From the line with "What FreeCAD Python" to the final line of the records, reproduce every line exactly and only those lines.

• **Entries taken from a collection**
═══
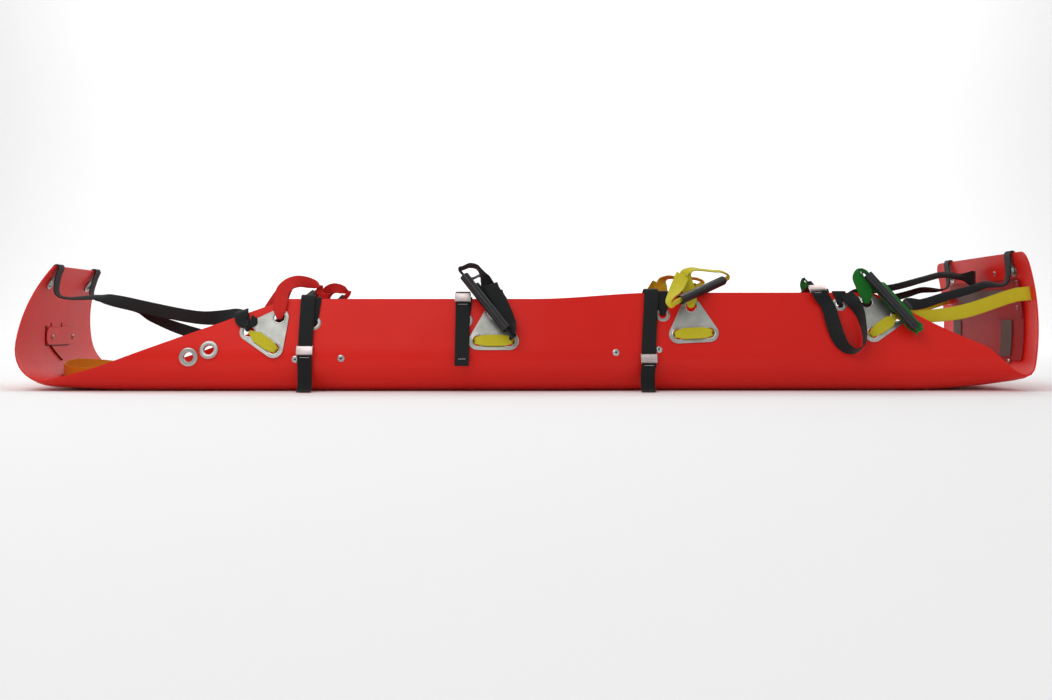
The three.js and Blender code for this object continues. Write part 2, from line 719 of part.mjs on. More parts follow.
// The slack tail of strap 4 hangs in a loop and comes back up beside itself.
const SLACK_LOOP = [
  [640, 190, 8, 30, [0.9, 0.35, 0]],
  [646, 172, 9, 30, [0.93, 0.3, 0.1]],
  [652, 140, 11, 30, [0.9, 0.25, 0.3]],
  [659, 113, 14, 30, [0.7, 0.3, 0.65]],
  [672, 93, 17, 28, [0.35, 0.3, 0.9]],
  [690, 86, 18, 28, [0, 0.1, 1]],
  [707, 96, 19, 28, [-0.1, 0, 1]],
  [712, 115, 19, 28, [0, 0, 1]],
  [712, 136, 19, 28, [0.1, 0, 1]],
  [708, 165, 17, 28, [0.35, 0.1, 0.9]],
  [701, 184, 14, 28, [0.6, 0.2, 0.7]],
  [692, 198, 9, 28, [0.9, 0.3, 0.15]],
  [686, 208, 7, 28, [1, 0.1, 0]],
];
const STRAP_T = 1.8;
const STRAP_OUT = 6.2;           // strap centre outside the wall
const ANCHOR_T = 1.4;
const ANCHOR_OUT = 2.5;
const CAM_CLEAR = 2;             // cam lever over the strap
const BUCKLE = { wide: 34, tall: 20, base: 1.2, wall: 1.5, high: 7.6 };
const CREST_OUT = 5;             // the tilted buckle's strap, out of the wall

// A buckle's frame: x along the wall, y up its strap, z out; it may tilt back.
function bucklePlace(strap, out) {
  const middle = onWall(strap.x + strap.lean * 0.8, strap.buckle, strap.tilt ? CREST_OUT : STRAP_OUT);
  return wallMatrix(middle)
    .multiply(new THREE.Matrix4().makeRotationX(-rad(strap.tilt)))
    .multiply(new THREE.Matrix4().makeTranslation(0, 0, out));
}

const acrossFar = (p) => new THREE.Vector3(p.x, -p.y, p.z);

function strapControls(strap, eyeletPlace) {
  const { x, lean, crest } = strap;
  const top = wallTop(x);
  const half = BUCKLE.tall / 2 + 2;
  const near = (z, out, dx = 0, side = WALL_X) => ({ p: onWall(x + dx, z, out), side: side.clone() });
  const far = (z, out, w, dx = 0) => ({ ...near(z, out, dx), p: acrossFar(onWall(x + dx, z, out)), w });
  const shift = eyeletPlace.x - x;
  const farCrest = 7;
  const controls = [
    far(eyeletPlace.z + 24, -6.8, 20, shift),
    far(eyeletPlace.z + 13, -6.6, 17, shift),
    far(eyeletPlace.z + 4, -5.6, 12, shift),
    far(eyeletPlace.z - 2, -1.5, 11, shift),
    far(eyeletPlace.z + 4, 3, 12, shift),
    far(eyeletPlace.z + 13, 5.2, 20, shift),
    far(top - 4, STRAP_OUT, WEB, shift * 0.2),
    far(top + farCrest, 2.5, WEB),
    far(top + farCrest, -8, WEB),
  ];
  const span = -onWall(x, top + farCrest, -8).y;
  for (const t of [0.75, 0.5, 0.25, 0, -0.25, -0.5, -0.75]) {
    const rise = THREE.MathUtils.lerp(crest, farCrest, (t + 1) / 2);
    const drop = strap.sag * (1 - t ** 4);
    controls.push({ p: new THREE.Vector3(x, span * t, top + rise - drop), side: WALL_X.clone() });
  }
  if (strap.tilt) {
    const place = bucklePlace(strap, 0);
    for (const up of [half + 5, half, -half, -half - 5]) {
      controls.push({ p: vec(0, up, 0).applyMatrix4(place), side: WALL_X.clone() });
    }
    for (const [loopX, z, out, w, side] of SLACK_LOOP) {
      controls.push({ p: onWall(loopX, z, out), w, side: wallWay(side) });
    }
    return controls;
  }
  controls.push(near(top + crest, -8), near(top + crest, 2.5));
  if (crest < half) controls.push(near(top - 4, STRAP_OUT));
  const buckleX = lean * 0.8;
  controls.push(near(strap.buckle + half, STRAP_OUT, buckleX));
  if (strap.tail > WALL_FOOT_Z - 40) {
    controls.push(near(strap.buckle - half, STRAP_OUT), near(strap.tail + 30, STRAP_OUT + 1));
    controls.push(near(strap.tail, STRAP_OUT + 4));
    return controls;
  }
  // under its buckle the tail hangs to the ground and curls out over it
  const hang = onWall(x + buckleX, strap.buckle - half, STRAP_OUT);
  controls.push({ p: hang, side: WALL_X.clone() });
  for (const [z, out] of [[40, -1.5], [14, 0], [4, 7], [strap.tail, 19]]) {
    controls.push({ p: vec(x + lean, hang.y - out, z), side: WALL_X.clone() });
  }
  return controls;
}

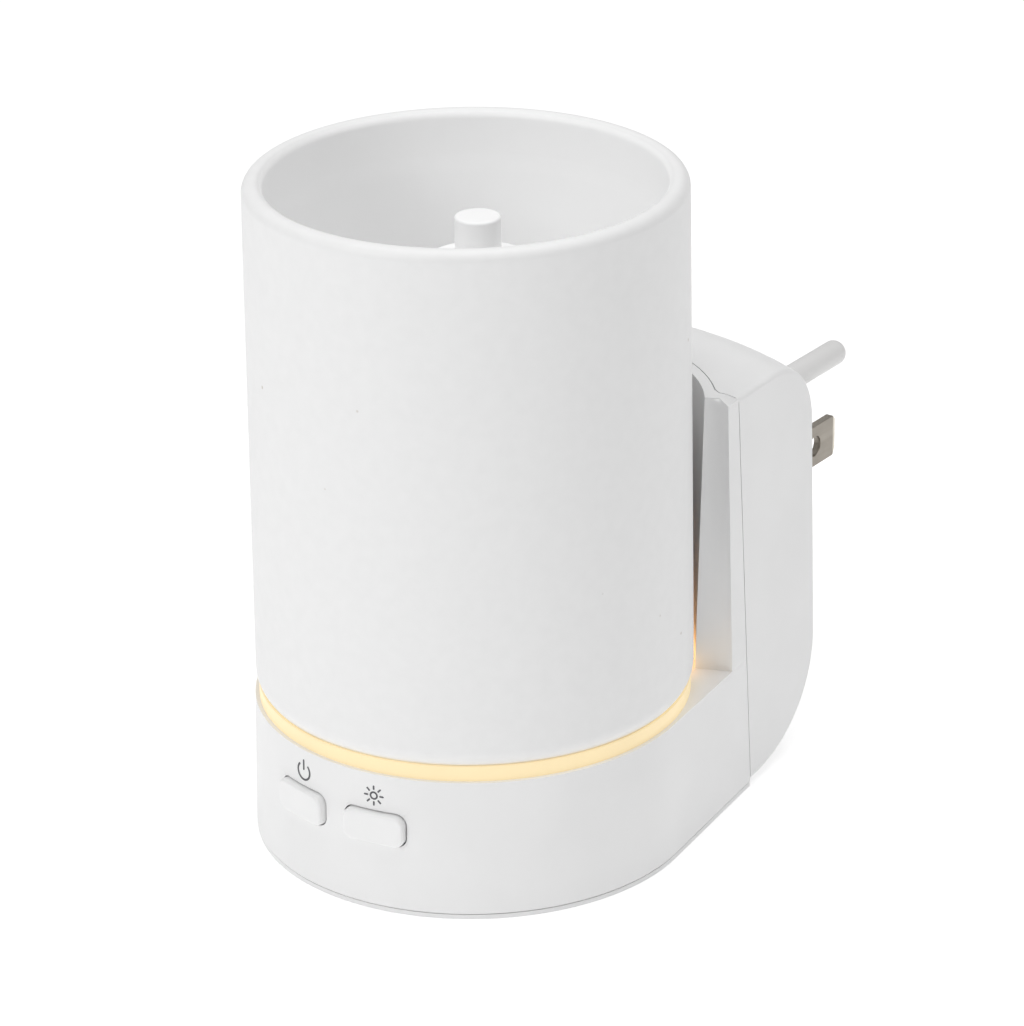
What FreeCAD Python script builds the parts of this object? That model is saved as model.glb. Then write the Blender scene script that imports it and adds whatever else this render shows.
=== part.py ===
═══
• **Answer to this problem**
What FreeCAD Python script builds the parts of this object? That model is saved as model.glb. Then write the Blender scene script that imports it and adds whatever else this render shows.
=== part.py ===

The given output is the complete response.